Continued work on the changepoint detection algorithm.
Finished tidying up the code, commenting and optimising. Pushed the detector to the git repository.
For now sensitivity seems to be reasonable and from my testing events are lining up closely with the other detectors. Extremely noisy data sets still have what visually look like false positives, however these are most likely valid detections.
Concluded running the tests early this week, so as a result have started drafting up the evaluation chapter of my report. Handed off a couple of my draft chapters to get reviewed so that I can start to refactor them.
Still working on the tEntropy detector, but have made good progress this week. Ironed out any bugs that I found, and have output in the correct format. Then, I spent a great deal of time collecting output for 8 different streams, each with different character bin sizes and string lengths. Also wrote a python script which takes the output files for different streams (which includes the string used for entropy measurements) and passes it to an external script which calculates an average t-entropy measurement for each timestamp. So, I now have a bunch of output files with entropy values that need to be plotted to determine which combination of string lengths and character bin sizes would be most optimal.
After a brief look at a couple of graphs, it seemed that a greater string length(50) had no benefits over using a smaller string size (20). The patterns were practically similar for each string length and differed very little, which implies that the additional computational cost of calculating the t-entropy for 50characters for every single timestamp is not worth it.
Data collection on Caida and Planetlab has been monitored and data has been downloaded when complete.
Programs have been written to analyse the data from the first half of the 'per flow like fields' collection on Caida. Results have been added to a draft slide set for the students conference.
The Internet simulator has finished its most recent runs.
I set up an snmp poller to look at consistency of packet counts at two ends of a link and it looks fairly promising. I'm currently setting up an openflow system for some more extensive testing.
I've also been looking at the latest versions of RouteFlow as well to get an idea of what has changed since I last worked on it. And investigating what could be done to include multiple table support and other things needed for what I am doing.

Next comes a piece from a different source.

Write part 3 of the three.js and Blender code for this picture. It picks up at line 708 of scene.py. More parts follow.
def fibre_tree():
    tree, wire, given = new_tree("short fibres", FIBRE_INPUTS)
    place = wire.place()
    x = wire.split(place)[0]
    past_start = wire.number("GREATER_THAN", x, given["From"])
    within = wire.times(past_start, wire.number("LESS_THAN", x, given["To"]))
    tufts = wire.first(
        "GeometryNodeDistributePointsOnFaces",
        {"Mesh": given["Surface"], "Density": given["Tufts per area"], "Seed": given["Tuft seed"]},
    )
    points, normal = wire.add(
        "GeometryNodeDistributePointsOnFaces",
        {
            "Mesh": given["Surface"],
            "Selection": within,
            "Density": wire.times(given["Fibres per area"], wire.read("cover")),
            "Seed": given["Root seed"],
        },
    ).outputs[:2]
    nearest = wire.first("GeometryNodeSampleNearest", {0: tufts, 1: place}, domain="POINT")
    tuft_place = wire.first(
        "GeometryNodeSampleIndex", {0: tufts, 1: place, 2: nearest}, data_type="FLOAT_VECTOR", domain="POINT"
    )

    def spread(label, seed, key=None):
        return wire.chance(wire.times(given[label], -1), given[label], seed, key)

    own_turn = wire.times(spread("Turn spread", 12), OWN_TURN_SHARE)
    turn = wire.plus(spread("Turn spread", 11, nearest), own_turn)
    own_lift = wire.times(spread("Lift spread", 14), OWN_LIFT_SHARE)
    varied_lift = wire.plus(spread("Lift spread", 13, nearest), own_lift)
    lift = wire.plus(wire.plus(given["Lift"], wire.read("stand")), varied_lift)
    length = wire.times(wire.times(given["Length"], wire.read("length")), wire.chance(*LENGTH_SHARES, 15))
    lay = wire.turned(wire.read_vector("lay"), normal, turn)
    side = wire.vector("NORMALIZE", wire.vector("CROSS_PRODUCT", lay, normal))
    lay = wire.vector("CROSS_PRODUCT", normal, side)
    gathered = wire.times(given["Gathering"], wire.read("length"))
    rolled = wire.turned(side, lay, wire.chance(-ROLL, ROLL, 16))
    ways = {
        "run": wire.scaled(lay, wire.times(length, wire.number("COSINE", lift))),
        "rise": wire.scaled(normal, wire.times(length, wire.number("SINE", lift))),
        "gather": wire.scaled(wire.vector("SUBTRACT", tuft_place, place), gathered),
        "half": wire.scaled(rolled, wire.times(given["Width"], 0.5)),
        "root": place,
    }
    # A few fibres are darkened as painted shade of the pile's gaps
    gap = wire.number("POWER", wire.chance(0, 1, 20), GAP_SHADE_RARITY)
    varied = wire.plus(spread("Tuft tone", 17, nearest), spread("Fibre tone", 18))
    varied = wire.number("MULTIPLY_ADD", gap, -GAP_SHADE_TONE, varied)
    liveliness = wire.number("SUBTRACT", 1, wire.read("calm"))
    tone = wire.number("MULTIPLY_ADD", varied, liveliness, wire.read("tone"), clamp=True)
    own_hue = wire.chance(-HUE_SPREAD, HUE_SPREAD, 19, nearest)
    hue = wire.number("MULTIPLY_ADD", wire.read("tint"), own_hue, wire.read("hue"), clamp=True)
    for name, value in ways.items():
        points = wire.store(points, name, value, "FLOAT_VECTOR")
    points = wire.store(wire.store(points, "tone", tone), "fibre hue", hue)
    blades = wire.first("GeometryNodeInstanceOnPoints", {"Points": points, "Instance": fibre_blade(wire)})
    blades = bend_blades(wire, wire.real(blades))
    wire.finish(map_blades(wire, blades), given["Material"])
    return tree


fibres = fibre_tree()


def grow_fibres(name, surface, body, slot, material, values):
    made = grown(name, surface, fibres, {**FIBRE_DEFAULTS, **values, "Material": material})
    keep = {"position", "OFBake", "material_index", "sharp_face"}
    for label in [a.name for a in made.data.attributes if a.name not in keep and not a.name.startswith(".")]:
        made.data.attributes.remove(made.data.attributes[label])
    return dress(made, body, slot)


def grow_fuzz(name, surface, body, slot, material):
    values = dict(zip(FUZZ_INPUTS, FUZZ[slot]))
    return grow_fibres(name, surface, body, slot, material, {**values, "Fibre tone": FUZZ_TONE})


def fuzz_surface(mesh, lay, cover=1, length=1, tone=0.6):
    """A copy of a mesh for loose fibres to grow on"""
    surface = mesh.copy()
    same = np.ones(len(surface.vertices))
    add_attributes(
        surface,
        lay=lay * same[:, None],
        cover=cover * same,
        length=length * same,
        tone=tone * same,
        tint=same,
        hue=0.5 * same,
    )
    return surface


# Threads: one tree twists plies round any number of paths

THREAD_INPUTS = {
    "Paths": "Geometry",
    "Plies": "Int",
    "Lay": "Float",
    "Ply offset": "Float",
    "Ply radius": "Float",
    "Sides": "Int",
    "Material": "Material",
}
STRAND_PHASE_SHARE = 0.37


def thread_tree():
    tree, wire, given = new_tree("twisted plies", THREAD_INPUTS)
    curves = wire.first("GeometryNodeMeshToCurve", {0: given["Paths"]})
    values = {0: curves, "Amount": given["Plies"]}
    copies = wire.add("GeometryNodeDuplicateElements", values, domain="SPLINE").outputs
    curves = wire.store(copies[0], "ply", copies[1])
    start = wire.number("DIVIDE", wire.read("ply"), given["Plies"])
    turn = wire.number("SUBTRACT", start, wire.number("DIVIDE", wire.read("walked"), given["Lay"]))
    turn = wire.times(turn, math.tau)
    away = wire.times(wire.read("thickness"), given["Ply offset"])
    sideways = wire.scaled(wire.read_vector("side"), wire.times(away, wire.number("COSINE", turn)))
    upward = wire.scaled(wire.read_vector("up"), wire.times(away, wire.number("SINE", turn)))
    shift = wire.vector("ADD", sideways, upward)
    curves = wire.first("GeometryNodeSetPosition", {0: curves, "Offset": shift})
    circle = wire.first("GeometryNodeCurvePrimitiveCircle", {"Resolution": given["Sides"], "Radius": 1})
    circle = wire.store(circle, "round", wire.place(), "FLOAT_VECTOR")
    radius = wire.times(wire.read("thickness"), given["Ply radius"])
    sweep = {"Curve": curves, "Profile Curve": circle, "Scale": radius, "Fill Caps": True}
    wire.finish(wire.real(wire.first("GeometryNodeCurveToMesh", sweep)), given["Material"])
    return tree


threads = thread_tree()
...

Continued work on the change-point detection algorithm.
Found the issue causing loss of the probability mass, extreme outlying points have 0 probability of being in any of the previous runs. So for now I'm considering this as a change point.

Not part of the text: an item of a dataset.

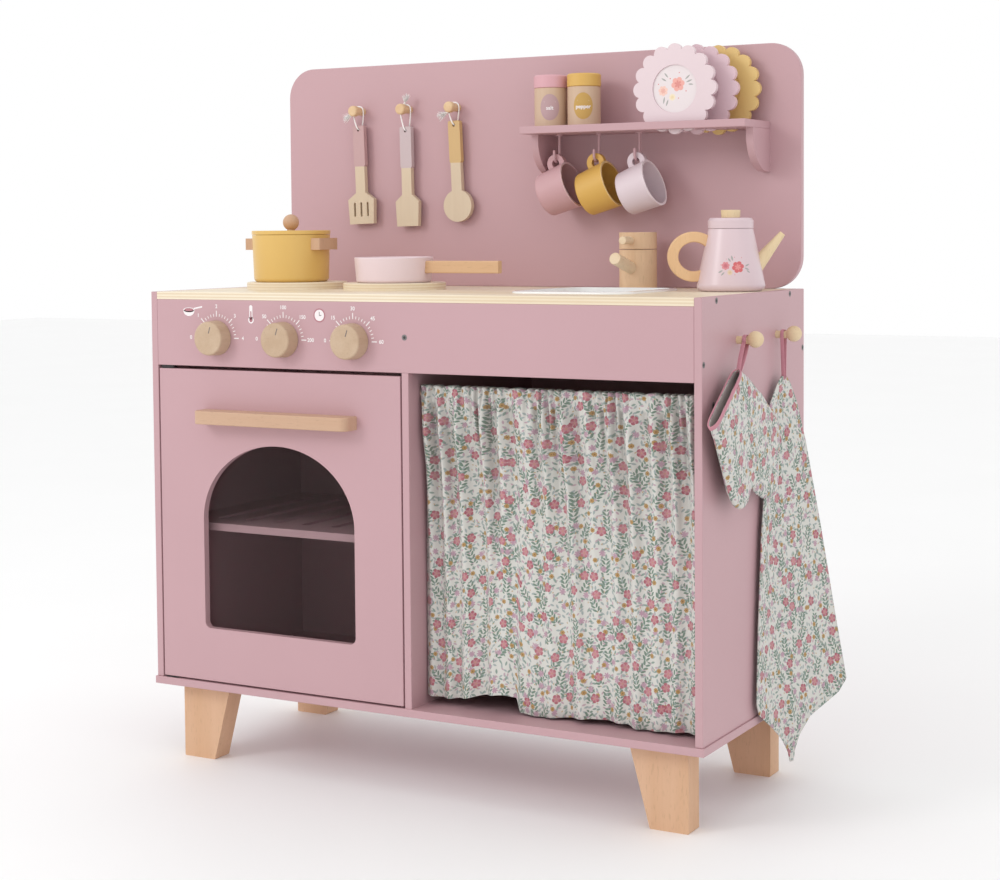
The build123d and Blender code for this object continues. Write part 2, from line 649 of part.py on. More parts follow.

Refactored the normal distribution into its own class.
The fix to losing probability broke increased the sensitivity of the algorithm again. So I'm now keeping copies of the run distribution before adding a new datapoint, so this can be reverted back to if the threshold on the required number of consecutive datapoints isn't reached.

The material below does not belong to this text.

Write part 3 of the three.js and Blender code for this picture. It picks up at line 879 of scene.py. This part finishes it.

Started tidying up the code and optimising.
Started to mock up an interface to the graphs that would allow multiple
data series to be shown at once and hopefully still be fairly simple to
select what to display. Had a good look around the bootstrap library to
see what it is capable of. Will continue with this once we have the
capability to plot multiple series on a graph.
Moved on to making use of the new datastreams available once Shane split
apart those that had the same test parameters (including destination
name) but different target addresses. Updated the matrix to be able to
display summaries of groups of streams while also being able to display
information on individual ones. While looking at the tooltip graph
generation I found it to be very slow for targets with multiple
addresses - turns out the aggregated queries were being separated at the
last moment so we were hitting the same data in the database once per
series. Got this mostly aggregated again in those situations where the
query durations are similar.
Added a simple method to fetch AMP schedule files over HTTP. Currently
runs on startup, but will be scheduled to run regularly. Will hopefully
not be too much work to move to HTTPS and use information in the client
certificates to serve different files to different clients.
Changed the stream definition for both the AMP ICMP and AMP traceroute collections in NNTSC to include the address that was tested to. This means that we can more easily analyse the behaviour of specific paths and show each one as a separate line on our graphs.
Added an LRU-based detector to netevmon, mainly for use with the traceroute data. The detector maintains an LRU of values that it has seen recently (e.g. hop counts) and creates an event anytime it has to add a new value to the LRU. This will also be used to check for changes in the full path returned by the traceroute test.
Continued working on script to implement pre-session end warnings. Started on report.